# troubleshooting new ext cab



## SkyFire_ca (Jul 16, 2007)

hey guys... just got done building a new extension cab, 1x12. made with fir ply (yuck, but less $$) and built really solid. Glued all sides and braced internally, (no exterior screws) convertible back, inset and angled baffle with "bluesbreaker" style top fascia. so yeah, not too bad aside from the junky wood.
problem I'm having is that I'm getting a horrible fuzz to the tone. I'm using an eminence red white and blues speaker that hasn't been used in a while, but worked fine when last it was tested (one of my combo's, about a year ago, tops). It sounds to me like a dead speaker (crud...) but I'm not sure... before I go pulling speakers from one of my other amps, any other ideas? If I had another loose speaker, I'd have already answered my own question I'm sure...
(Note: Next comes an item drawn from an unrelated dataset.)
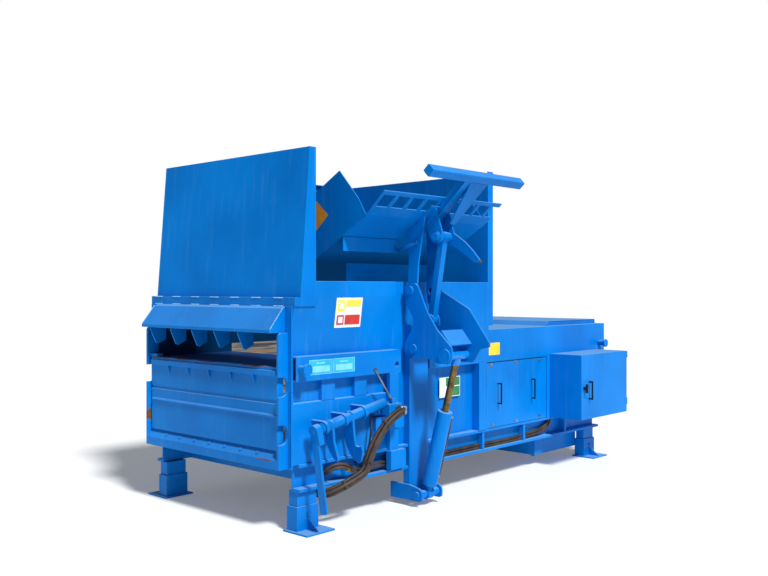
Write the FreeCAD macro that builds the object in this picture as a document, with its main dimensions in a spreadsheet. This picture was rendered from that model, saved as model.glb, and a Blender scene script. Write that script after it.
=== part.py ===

also, anyone think of a reason that Fir would be bad to build with?
thanks in advance...


----------



## mrmatt1972 (Apr 3, 2008)

I can't help you with the fuzz problem, but I think you're right to suspect the speaker. Fir is more expensive than particle board, but not as rigid as birch. If you want top quality you go for the hardest one, if you want cheap, you go for the cheapest. Also, fir tends to have a lot of voids.


----------



## washburned (Oct 13, 2006)

Possibility if you have rear mounted the speaker and the opening is too small the edge of the cone could be rubbing on the edge of the opening-happened to me years ago when I built one of my early cabs.


----------



## SkyFire_ca (Jul 16, 2007)

well, the circle was cut by jigsaw... so it's possible, it's not perfectly square... it's also rear mounted... though, it seems far enough back to not cause a problem... I'm going to have to pull a speaker to test thoroughly, when I do I'll true-up the hole some and check that first... thanks guys, tonnes of help


----------



## tbellisario (Apr 14, 2010)

Does the buzz seem to be on all registers from low "E" and up and at all volume levels? You could have an unevenly torqued speaker frame from a wood or glue joint void. Its unlikely the speaker if you know it is good from another amp. I would remove the speaker and run some wood glue around all of the wood joints and hopefully you will fill any easy to fix void from the assembly process. If you did not use wood screws some times the bracing will pull away during the glue curing and create air voids, this is why you should always use wood screws to hold the wood together while the glue sets. If the void is internal to the wood there is not much you can do.
If when you cut the wood you see any voids on the edge of the cutting, try to fill those as well.


----------



## SkyFire_ca (Jul 16, 2007)

are you suggesting that the speaker frame may be twisting because the baffle isn't "square" or true... that's definitely possible.
I tested a few things last night... tried the speaker in another cab, beatup old pressboard thing... unfortunately, the hole in the baffle wasn't sufficient to front load it with, and rear mounted it sounded the same as the other cab. I also tried front mounting it to my new cab. that worked a little better. I still have some "fizz" on the upper end of gainy sounds, but that may be the amp or speaker just not handling it well.
I suspect that the problems all revolve around the baffle. I'll have to check if it's true and try to widen the hole a little, true it up to round...


----------



## tbellisario (Apr 14, 2010)

From what you describe in your last post "sounded the same as the other cab" I would suspect the speaker or the amp.


----------